Likewise suitable are, for example, Panax Blue.RTM., Manox
Blau.RTM. or Sicomet.RTM. Blau.
[0039] The use according to the present invention of the multimetal
cyanide compounds enables the desired alkylpolyalkylene glycol
carboxylates to be prepared by means of an alkoxylation reaction
under mild reaction conditions.
[0040] The multimetal cyanide compounds are generally produced by
reaction of at least one metal salt with at least one cyanometalic
compound. Cyanometalic compounds which can be used are, for
example, salts or acids. In the process of the present invention,
contamination by alkali metal or alkaline earth metal salts does
not interfere, so that complicated and costly purification of the
catalysts becomes unnecessary.
[0041] In a preferred embodiment, the invention provides a process
for preparing alkylpolyalkylene glycol carboxylates in which the
multimetal cyanide compound used as catalyst is crystalline,
partially crystalline, amorphous or partially amorphous.
[0042] It is possible according to the invention for a catalyst
precursor compound to be prepared first and then to be converted,
for example by oxidation, reduction, recrystallization or other
reactions, into the actual catalytically active compound. Thus, for
example, it is also conceivable according to the present invention
for the precursor compound to be introduced into the reaction and
the actual catalytically active compound to be generated only in
the reaction medium in the presence of the components to be
reacted.
[0043] It is also possible for the morphology of the multimetal
cyanide particles to be controlled by addition of suitable
substances, for example surface-active substances, so as to achieve
an increased activity for the reaction to be catalyzed.

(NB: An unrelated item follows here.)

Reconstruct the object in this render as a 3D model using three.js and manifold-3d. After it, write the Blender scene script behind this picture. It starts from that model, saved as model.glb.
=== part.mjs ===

[0044] For the purposes of the present invention, the amount of
catalyst used is from 0.001 to 30% by weight, preferably from 0.01
to 10% by weight, particularly preferably from 0.1 to 5% by weight
or from 0.2 to 3% by weight, in each case based on the amount of
carboxylic ester used.
[0045] The invention therefore provides, in particular, a process
for preparing alkylpolyalkylene glycol carboxylates in which the
catalyst is used in an amount of from 0.01 to 30% by weight, based
on the amount of the carboxylic ester used.

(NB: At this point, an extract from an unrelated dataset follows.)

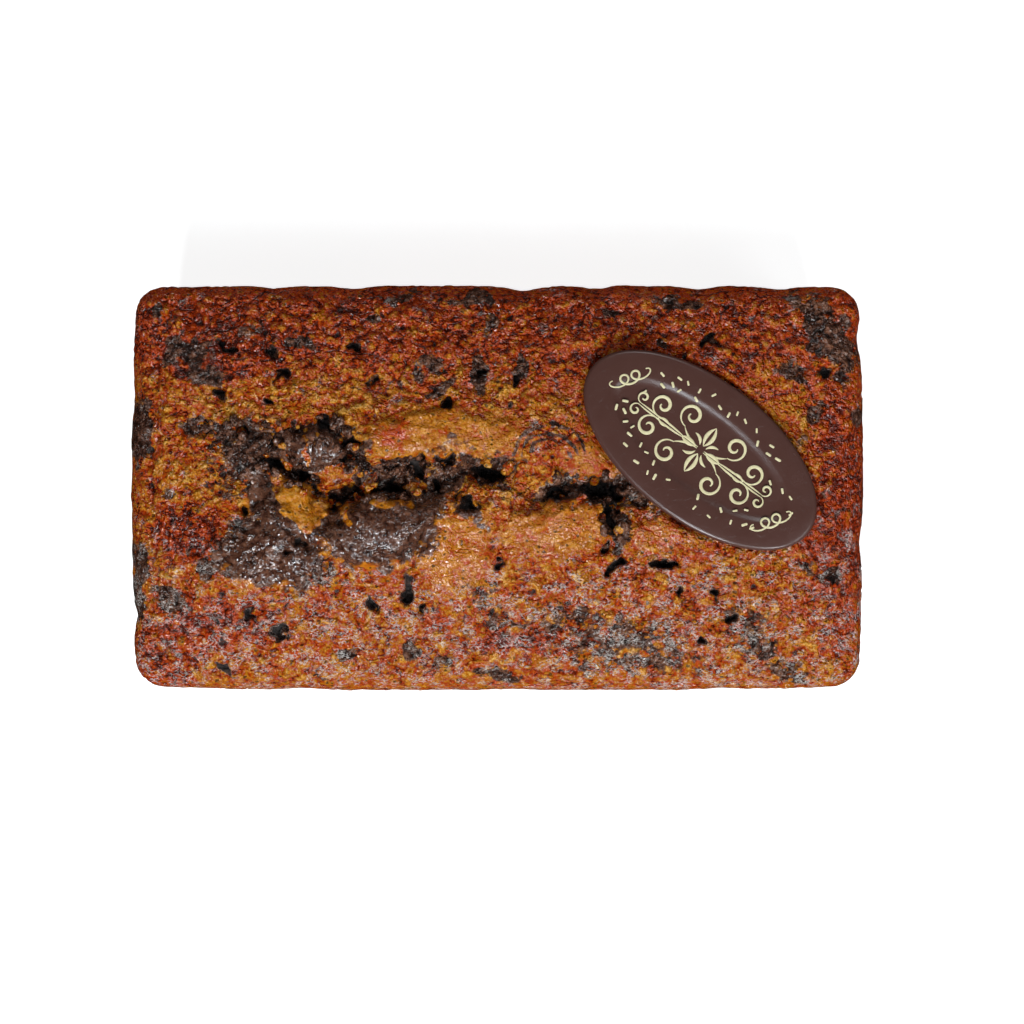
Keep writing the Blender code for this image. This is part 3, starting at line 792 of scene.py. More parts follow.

[0046] In principle, esters of all substituted and unsubstituted
branched or unbranched carboxylic acids can be used in the process
of the present invention, as long as the functional groups of the
carboxylic ester do not adversely affect the reaction being
catalyzed.
[0047] For the purposes of the present invention, the alkyl
component of the carboxylic ester is, in particular, a branched or
unbranched saturated alkyl radical having from 1 to 22 carbon atoms
or a branched or unbranched, monounsaturated or polyunsaturated
alkyl radical having from 2 to 22 carbon atoms, particularly
preferably a methyl radical.
[0048] For the purposes of the present invention, preference is
given to using esters of the following carboxylic acids:
substituted or unsubstituted, saturated or unsaturated
monocarboxylic acids having from 3 to 22 carbon atoms, substituted
or unsubstituted, saturated dicarboxylic acids having from 2 to 36
carbon atoms, substituted or unsubstituted, unsaturated
dicarboxylic acids having from 4 to 36 carbon atoms and substituted
or unsubstituted aromatic monocarboxylic and dicarboxylic
acids.
[0049] In a further embodiment, the invention accordingly provides
a process for preparing alkylpolyalkylene glycol carboxylates in
which the carboxylic ester is derived from carboxylic acids
selected from the group consisting of substituted or unsubstituted,
saturated or unsaturated monocarboxylic acids having from 3 to 22
carbon atoms, substituted or unsubstituted, saturated dicarboxylic
acids having from 2 to 36 carbon atoms, substituted or
unsubstituted, unsaturated dicarboxylic acids having from 4 to 36
carbon atoms and substituted or unsubstituted aromatic
monocarboxylic and dicarboxylic acids.
[0050] Carboxylic esters which are particularly preferred according
to the present invention are ones which are derived from the
following carboxylic acids: unsaturated substituted or
unsubstituted monocarboxylic acids having from 3 to 5 carbon atoms
and unsaturated substituted or unsubstituted dicarboxylic acids
having from 4 to 8 carbon atoms, for example acrylic acid,
methacrylic acid or crotonic acid, fumaric acid, maleic acid or
itaconic acid; saturated substituted or unsubstituted
monocarboxylic acids having from 1 to 5 carbon atoms and saturated
substituted or unsubstituted dicarboxylic acids having from 2 to 5
carbon atoms, for example formic acid, acetic acid, propionic acid,
pivalic acid, oxalic acid, malonic acid or succinic acid.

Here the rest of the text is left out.